‖‖ 1人で遊びを完結させないで皆んなで築きあげていく…という思いも込めています。
―――改めて「みんなのリトル高円寺」とはどういうイべントですか?
香坂 元々は「劇場の中の子供たちが主役の架空の町」という意図の基に始動した企画で、それが「リトル・高円寺」になりました。もう10年ほど続いています。
この町ではルールがなくて、子供たちのアクション・創造で風景が変わっていく・自由な空間になっていく、というイベントです。
―――今回はどのようなデザインですか? またコンセプト/テーマは何でしょうか?
香坂 最初にも言いましたが、公式テーマは「世界はひとりのイマジンだった!?」です。
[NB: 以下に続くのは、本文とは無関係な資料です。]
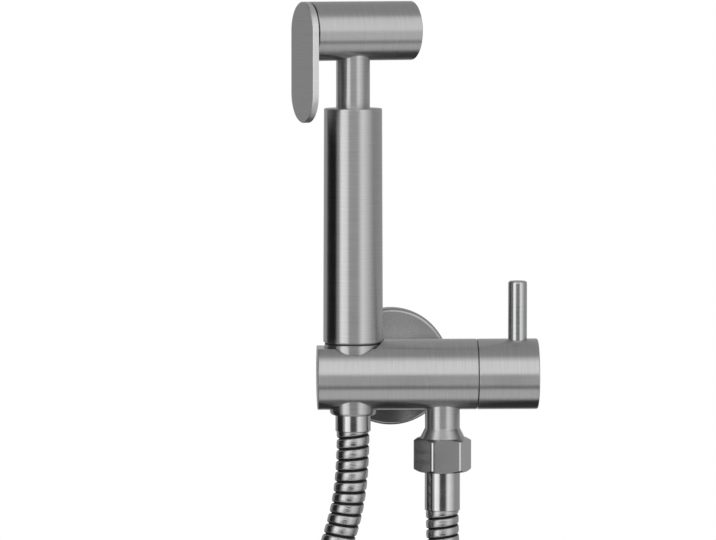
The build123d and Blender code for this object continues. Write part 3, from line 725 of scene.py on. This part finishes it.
def ferrule(name, place, foot, top):
    """A plain crimped sleeve between two heights."""
    return turned(name, place, [
        (ferrule_bore, foot), (ferrule_r, foot, 0.5), (ferrule_r, top, 0.4), (ferrule_bore, top),
    ])


supply_ferrule = ferrule("supply_ferrule_turned", below_bar, supply_end, -41.5)
stands_for(supply_ferrule, "root", "brushed_steel", "supply_ferrule")
handset_ferrule = ferrule("handset_ferrule_turned", upright, handset_end, -3.8)
stands_for(handset_ferrule, "hose_end", "brushed_steel", "handset_ferrule")
tell(outlet, supply_ferrule, handset_ferrule)

# %% Hose nut
nut_top, nut_foot, nut_flats = -27.1, -41.4, 22.0
nut_corner, corner_steps = 2.0, 4
nut_turn = 6.5
hexagon = []
for side in range(6):
    corner_way = radians(60 * side + nut_turn)
    middle = (nut_flats / 2 - nut_corner) / cos(radians(30))
    for step in range(-corner_steps, corner_steps + 1):
        angle = corner_way + radians(30) * step / corner_steps
        hexagon.append((middle * cos(corner_way) + nut_corner * cos(angle),
                        middle * sin(corner_way) + nut_corner * sin(angle)))
nut = prism("hose_nut_milled", below_bar, hexagon, nut_foot - 1, nut_top + 1)

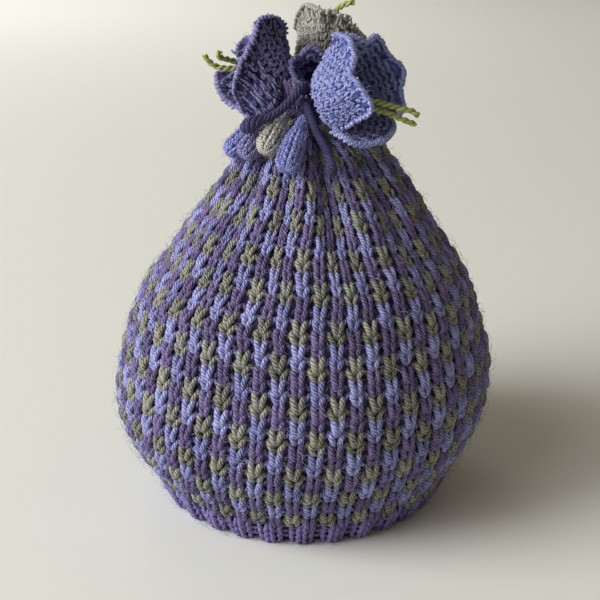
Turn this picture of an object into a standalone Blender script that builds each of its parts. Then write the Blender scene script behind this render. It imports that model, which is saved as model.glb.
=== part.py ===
"""Knitted tea cosy: a hollow knitted bell with two side slits, tied at the neck under four knitted flowers.

Lengths are in millimetres until a mesh is made, which turns them to metres. +Z is up, the hem stands on
z = 0, the spout slit faces -X, the handle slit faces +X and the front is -Y. Angles round the cosy start
at the front and grow towards the handle.
"""
import math

import bmesh
import bpy
from mathutils import Matrix, Vector

MM = 0.001

# The knitted body
PANEL_COLUMNS = 30  # knitted columns in the front, and as many in the back
STEPS_PER_COLUMN = 3  # mesh steps across one raised column
STEPS_PER_LINING = 6  # outer steps that one step of the smooth inner side spans
CLOTH = 5.0  # thickness of the knitted wall
COLUMN_CREST = 1.0  # how far a column stands out of the wall
COLUMN_VALLEY = -1.7  # how far the furrow between two columns lies in it
HEM_CREST = 1.9
HEM_VALLEY = -2.0
HEM_TOP = 12.0  # the ribbed hem ends here in a shallow groove
HEM_GROOVE = 1.0
FULL_PITCH = 6.5  # columns narrower than this stand out less, in proportion
LINING_TOP = 175.0  # the inner side stops at this level, under the tied neck
PLAIN_FROM = 182.0  # from this level up the columns run together in the tied neck
NECK_WAVES = 15
NECK_WAVE = 0.07  # share of the radius
NECK_CENTRE = 192.0  # height of the dimple in the gathered top

# The side slits: bottom, top, half width
SPOUT_SLIT = (18.0, 106.0, 14.0)
HANDLE_SLIT = (18.0, 106.0, 11.0)
SLIT_ROUNDNESS = 0.75  # 1 is a lens with pointed ends, less is fuller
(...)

その元気をなくしたイマジンをみんなで元気にしていこうという目的で空間や遊びをデザインしました。そして個人的には先ほどの「子供たちが主役」という事にプラスして、「子供が膨らましていける空間」ということをデザインする上で意識しました。
―――なるほど。膨らませていける空間。確かに会場はその様子が伺えました。
香坂 それから複雑なことよりもわかりやすい設定にした方が良いと思い、巨大な謎の生物イマジンの体に見立ててエリア分けしました。
―――口が入り口というのはスタートからいい意味で本当にわかりやすいですよね。
香坂 そして、もう一つ「巡らせる・繋がる」という考えもあり、例えば子供が1人で来ても他の知らない子供達と巡り巡って繋がって…1人で遊びを完結させないで皆んなで築きあげていく…という思いも込めてます。
ところがコロナで物理的に何か一緒に力を合わせる遊びができなくなってしまって、プランの変更を余儀なくされたんですが、思いは残っていてディレクターチームと調整していきました。
―――そんなことがあったんですね。
香坂 そうですね。例えば、先ほど見てもらったのですが、歯に詰まったハガキをとって、何かを書いて郵便局に届けて、ラジオ局に郵送され、ラジオで他の人たちに言葉を発信するとか。
モコモコ園で本1冊をみんなで書き上げるとか…「小さい連携プレー」の様なことができる様に変更しました。「繋がる」を作品に託すというか。
―――いいですね。何回もおっしゃってました「繋がる」。それは今年の特徴になるでしょうね。
香坂 はい。でも劇場ならではの大掛かりさも必要だと思い、例えば空中レーンも見た目繋がって見えるし、巨大なものが空中に浮かんでると迫力出るだろうと…。
―――ありました。見たのでよくわかります。家ではとても体験できない劇場空間でした。